With family unable to attend since they were on holiday, Trimble was able to use Skype to share that moment with her parents.

"It was funny because at first the person that was holding the phone to show them what was going on started jumping up and down screaming, so they couldn't get to see, and all you could hear from them was 'No! What was it?! What was it?!' I got the F-16 and it was probably the best moment of my life!" Trimble exclaimed.

After Drop Night, Trimble went on to B Course training to finish her path to becoming an F-16 fighter pilot, and while she may not yet be an astronaut, at the age of 25 holds admiration among her flight leads at Osan Air Base where she is currently stationed.

"She's done very well," said Maj. Shawn Walsh, 36th Fighter Squadron director of staff. "We get a lot of new people at Osan, a lot of young pilots coming right out of the B Course. Right now we have 12 lieutenants in our squadron; all of them varying levels of experience and ability.

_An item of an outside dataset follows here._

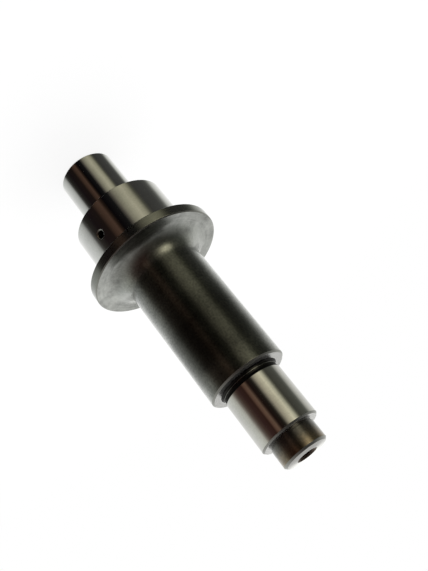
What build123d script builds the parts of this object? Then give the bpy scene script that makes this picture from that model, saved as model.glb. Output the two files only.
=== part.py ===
from build123d import *
import math
import os

# Stepped shaft: one steel turning, turned and then ground on its seats. The axis is +Z, the rear end face
# lies on Z = 0 and the nose points up. Sizes in millimetres.

# Diameter and length of each step, from the rear end up
rear_journal_dia = 30.0
rear_journal_length = 34.5
collar_dia = 50.0
collar_length = 30.0
flange_dia = 70.0
flange_thickness = 5.5
barrel_dia = 40.0
barrel_length = 77.0
front_journal_dia = 30.0
front_journal_length = 31.0
nose_dia = 23.0
nose_length = 11.5

# Broken edges and the fillet that carries the flange's load into the barrel
journal_chamfer = 1.0
collar_chamfer = 0.4
rim_chamfer = 0.5
barrel_chamfer = 0.8
seat_chamfer = 0.8
nose_chamfer = 1.0
flange_fillet = 10.0

# Grinding undercut at the foot of the front journal: a flat floor, a rounded corner at the shoulder and a
# shallow ramp back up to the seat, so the wheel can run out
undercut_width = 3.8
undercut_depth = 0.5
undercut_corner = 1.0
undercut_ramp_angle = 20.0

# Narrow tool groove at the foot of the nose
nose_groove_width = 1.2
nose_groove_depth = 0.5

# Blind bore in the nose, with a countersunk mouth and a drill point
bore_dia = 8.5
bore_depth = 25.0
bore_mouth_dia = 10.5
bore_mouth_angle = 90.0
drill_point_angle = 118.0

# Centre hole in the rear end, on which the shaft turned while it was ground
centre_pilot_dia = 3.2
centre_mouth_dia = 6.7
centre_depth = 8.0
centre_angle = 60.0

# Radial hole in the middle of the collar, with a broken edge
radial_hole_dia = 4.0
radial_hole_depth = 9.0
radial_hole_chamfer = 0.6
radial_hole_mouth_angle = 90.0

# Levels of the shoulders above the rear end
collar_foot = rear_journal_length
flange_back = collar_foot + collar_length
flange_face = flange_back + flange_thickness
barrel_shoulder = flange_face + barrel_length
nose_shoulder = barrel_shoulder + front_journal_length
nose_end = nose_shoulder + nose_length

# Radii that several features share
barrel_radius = barrel_dia / 2
flange_radius = flange_dia / 2
front_journal_radius = front_journal_dia / 2
nose_radius = nose_dia / 2
undercut_radius = front_journal_radius - undercut_depth
nose_groove_radius = nose_radius - nose_groove_depth

# The fillet always leaves a flat land between itself and the flange's rim
root_fillet = min(flange_fillet, flange_radius - barrel_radius - 2 * rim_chamfer)
undercut_ramp = undercut_depth / math.tan(math.radians(undercut_ramp_angle))


def half_section():
    """Half of the shaft's section in the XZ plane, from the axis out and from the rear end up."""
    rear_radius = rear_journal_dia / 2
    collar_radius = collar_dia / 2
    fillet_level = flange_face + root_fillet
    corner_level = barrel_shoulder + undercut_corner
    undercut_end = barrel_shoulder + undercut_width

    with BuildSketch(Plane.XZ) as section:
        with BuildLine():
            Polyline(
                (0, 0),
                (rear_radius - journal_chamfer, 0),
                (rear_radius, journal_chamfer),
                (rear_radius, collar_foot),
                (collar_radius - collar_chamfer, collar_foot),
                (collar_radius, collar_foot + collar_chamfer),
                (collar_radius, flange_back),
                (flange_radius - rim_chamfer, flange_back),
                (flange_radius, flange_back + rim_chamfer),
                (flange_radius, flange_face - rim_chamfer),
                (flange_radius - rim_chamfer, flange_face),
                (barrel_radius + root_fillet, flange_face),
            )
            CenterArc((barrel_radius + root_fillet, fillet_level), root_fillet, 180, 90)
            Polyline(
                (barrel_radius, fillet_level),
                (barrel_radius, barrel_shoulder - barrel_chamfer),
                (barrel_radius - barrel_chamfer, barrel_shoulder),
                (undercut_radius + undercut_corner, barrel_shoulder),
            )
            CenterArc((undercut_radius + undercut_corner, corner_level), undercut_corner, 180, 90)
            Polyline(
                (undercut_radius, corner_level),
                (undercut_radius, undercut_end - undercut_ramp),
                (front_journal_radius, undercut_end),
                (front_journal_radius, nose_shoulder - seat_chamfer),
                (front_journal_radius - seat_chamfer, nose_shoulder),
                (nose_groove_radius, nose_shoulder),
                (nose_groove_radius, nose_shoulder + nose_groove_width),
                (nose_radius, nose_shoulder + nose_groove_width),
                (nose_radius, nose_end - nose_chamfer),
                (nose_radius - nose_chamfer, nose_end),
                (0, nose_end),
                (0, 0),
            )
        make_face()
    return section.sketch


def drilled_hole(hole_dia, depth, mouth_dia, mouth_angle):
    """Solid to cut: a drilled hole going down from Z = 0 with a conical mouth and a drill point."""
    hole_radius = hole_dia / 2
    mouth_radius = mouth_dia / 2
    mouth_depth = (mouth_radius - hole_radius) / math.tan(math.radians(mouth_angle / 2))
    point_depth = hole_radius / math.tan(math.radians(drill_point_angle / 2))
    # the mouth's cone runs on above Z = 0, so that it also clears a rounded surface
    clear_radius = mouth_radius + (mouth_radius - hole_radius)

    with BuildPart() as cut:
        with BuildSketch(Plane.XZ):
            with BuildLine():
                Polyline(
                    (0, mouth_depth),
                    (clear_radius, mouth_depth),
                    (hole_radius, -mouth_depth),
                    (hole_radius, -depth),
                    (0, -depth - point_depth),
                    (0, mouth_depth),
                )
            make_face()
        revolve(axis=Axis.Z)
    return cut.part


def stepped_shaft():
    """The turned body with its nose bore, rear centre hole and the collar's radial hole cut out."""
    body = revolve(half_section(), axis=Axis.Z)

    nose_bore = drilled_hole(bore_dia, bore_depth, bore_mouth_dia, bore_mouth_angle)
    body -= Pos(0, 0, nose_end) * nose_bore

    rear_centre = drilled_hole(centre_pilot_dia, centre_depth, centre_mouth_dia, centre_angle)
    body -= Rot(180, 0, 0) * rear_centre

    # the radial hole goes in from -Y, half way along the collar
    hole_level = collar_foot + collar_length / 2
    hole_mouth_dia = radial_hole_dia + 2 * radial_hole_chamfer
    radial_hole = drilled_hole(
        radial_hole_dia, radial_hole_depth, hole_mouth_dia, radial_hole_mouth_angle
    )
    body -= Pos(0, -collar_dia / 2, hole_level) * Rot(90, 0, 0) * radial_hole
    return body


os.makedirs("parts", exist_ok=True)
shaft = stepped_shaft()
shaft.label = "shaft"
export_step(shaft, "parts/shaft.step")
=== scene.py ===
import math
import bpy
import numpy as np
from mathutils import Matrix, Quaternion, Vector


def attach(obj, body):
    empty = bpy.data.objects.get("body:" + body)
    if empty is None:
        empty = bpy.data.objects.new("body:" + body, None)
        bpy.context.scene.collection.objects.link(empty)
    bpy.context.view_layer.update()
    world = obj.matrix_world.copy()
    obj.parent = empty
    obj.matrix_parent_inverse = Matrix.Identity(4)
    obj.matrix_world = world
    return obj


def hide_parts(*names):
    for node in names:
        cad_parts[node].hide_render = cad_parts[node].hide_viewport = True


# Stepped shaft: one steel turning with ground seats, standing on its rear end.
# The axis is +Z, the nose points up, and the small hole in the collar looks along -Y.

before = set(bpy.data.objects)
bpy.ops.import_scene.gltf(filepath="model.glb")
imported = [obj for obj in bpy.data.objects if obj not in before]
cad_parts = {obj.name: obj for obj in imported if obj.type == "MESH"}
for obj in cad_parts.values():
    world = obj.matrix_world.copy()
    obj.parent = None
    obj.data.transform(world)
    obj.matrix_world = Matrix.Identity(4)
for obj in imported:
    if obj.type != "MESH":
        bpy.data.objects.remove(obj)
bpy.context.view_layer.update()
print("frame loaded")

mm = 0.001
scene = bpy.context.scene
scene.view_settings.view_transform = "Standard"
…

Since she has been at Osan she has done a very good job, she is one of our stronger new pilots."

For Trimble it goes beyond the hard work she has put in to making one of her dreams a reality. It is about maintaining perspective despite setbacks or self-doubts.

"It's weird and sort of serendipitous there is no real way of knowing where I would have fallen or stood in my old class if I had not washed back, since there has only been three or four F-16 slots, and in my new class there were five," Trimble added. "So looking back on it I would say to young girls interested in becoming a fighter pilot, don't get discouraged. Don't let thoughts like 'if I don't get the airplane I want my world is over' or 'if I do poorly on this flight then my world is over' it's never true, it's important to maintain perspective."

"I would say that the sky is the limit for lieutenant Trimble," Walsh added. "I think she is a smart individual, and she can go as far as she wants to in the Air Force, definitely an example to follow."